▶ **The exercise**:
Pick out and copy every line below that has the word "axes".
....
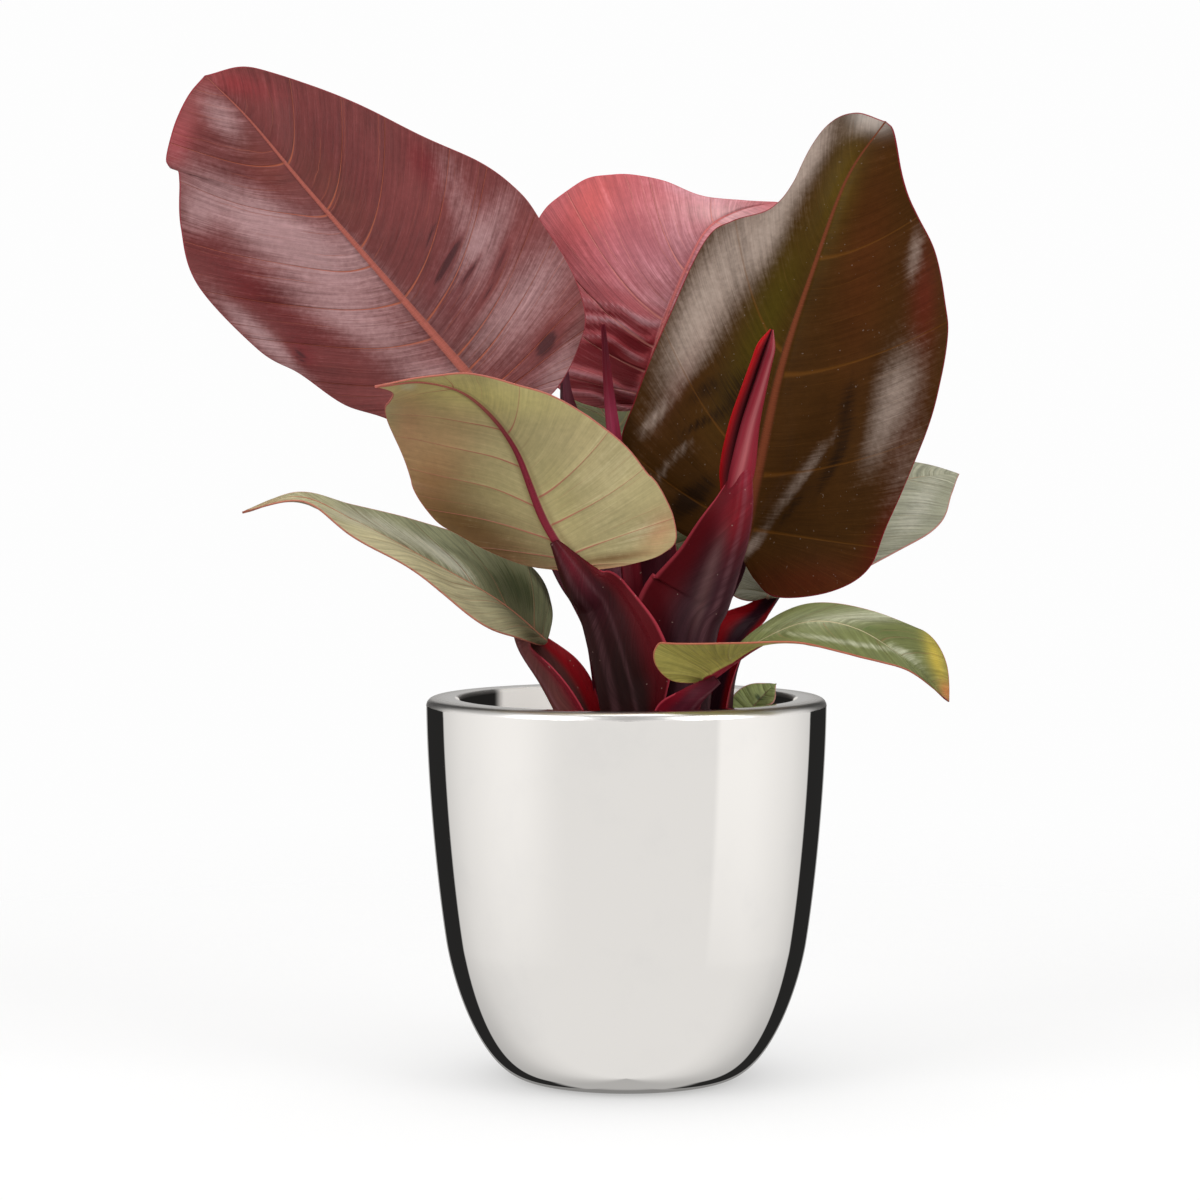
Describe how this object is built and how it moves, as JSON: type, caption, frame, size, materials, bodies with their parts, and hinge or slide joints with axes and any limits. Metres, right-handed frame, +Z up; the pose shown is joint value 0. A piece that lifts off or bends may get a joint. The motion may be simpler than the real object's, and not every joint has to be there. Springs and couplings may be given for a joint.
{
  "type": "potted cherry red philodendron",
  "caption": "Potted philodendron with broad maroon, coral and green leaves on dark red stalks, in a mirror-finished silver pot with a thick flat rim.",
  "frame": {"origin": "middle of the pot's flat foot, on the surface that it stands on", "axes": "+Z up through the pot and the plant, +Y away from the pictured front, +X to the right as seen from the front"},
  "size_m": [0.3481, 0.2483, 0.4325],
  "materials": {
    "pot_mirror": "mirror-polished silver, clear dark and light reflections",
    "soil": "matte dark potting soil with bark chips",
    "stalk": "waxy dark purple-brown with crimson sheath edges",
    "crimson_leaf": "waxy bright crimson, still rolled",
    "maroon_leaf": "waxy maroon with orange veins and a grey-mauve sheen",
    "dark_leaf": "waxy dark olive and maroon with ochre veins",
    "khaki_leaf": "satin khaki underside with a crimson midrib",
    "coral_leaf": "waxy coral red, still crinkled",
    "green_leaf": "waxy green with a salmon edge"
  },
  "bodies": {
    "root": {"pot": "pot_mirror", "soil": "soil", "crown_stem": "stalk", "petiole_front_left": "stalk", "petiole_front_right": "stalk", "petiole_new": "stalk", "petiole_lower_left": "stalk", "petiole_back_right": "stalk", "petiole_right_large": "stalk", "petiole_left_large": "stalk", "petiole_back_centre": "stalk", "petiole_back": "stalk", "petiole_small": "stalk", "spike": "stalk", "bract": "stalk", "rolled_leaf": "crimson_leaf", "blade_left_large": "maroon_leaf", "blade_right_large": "dark_leaf", "blade_front_left": "khaki_leaf", "blade_back_centre": "coral_leaf", "blade_lower_left": "green_leaf", "blade_front_right": "green_leaf", "blade_back_right": "green_leaf", "blade_back": "green_leaf", "blade_small": "green_leaf"}
  },
  "joints": []
}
....
▶ **Reply**:
Describe how this object is built and how it moves, as JSON: type, caption, frame, size, materials, bodies with their parts, and hinge or slide joints with axes and any limits. Metres, right-handed frame, +Z up; the pose shown is joint value 0. A piece that lifts off or bends may get a joint. The motion may be simpler than the real object's, and not every joint has to be there. Springs and couplings may be given for a joint.
  "frame": {"origin": "middle of the pot's flat foot, on the surface that it stands on", "axes": "+Z up through the pot and the plant, +Y away from the pictured front, +X to the right as seen from the front"},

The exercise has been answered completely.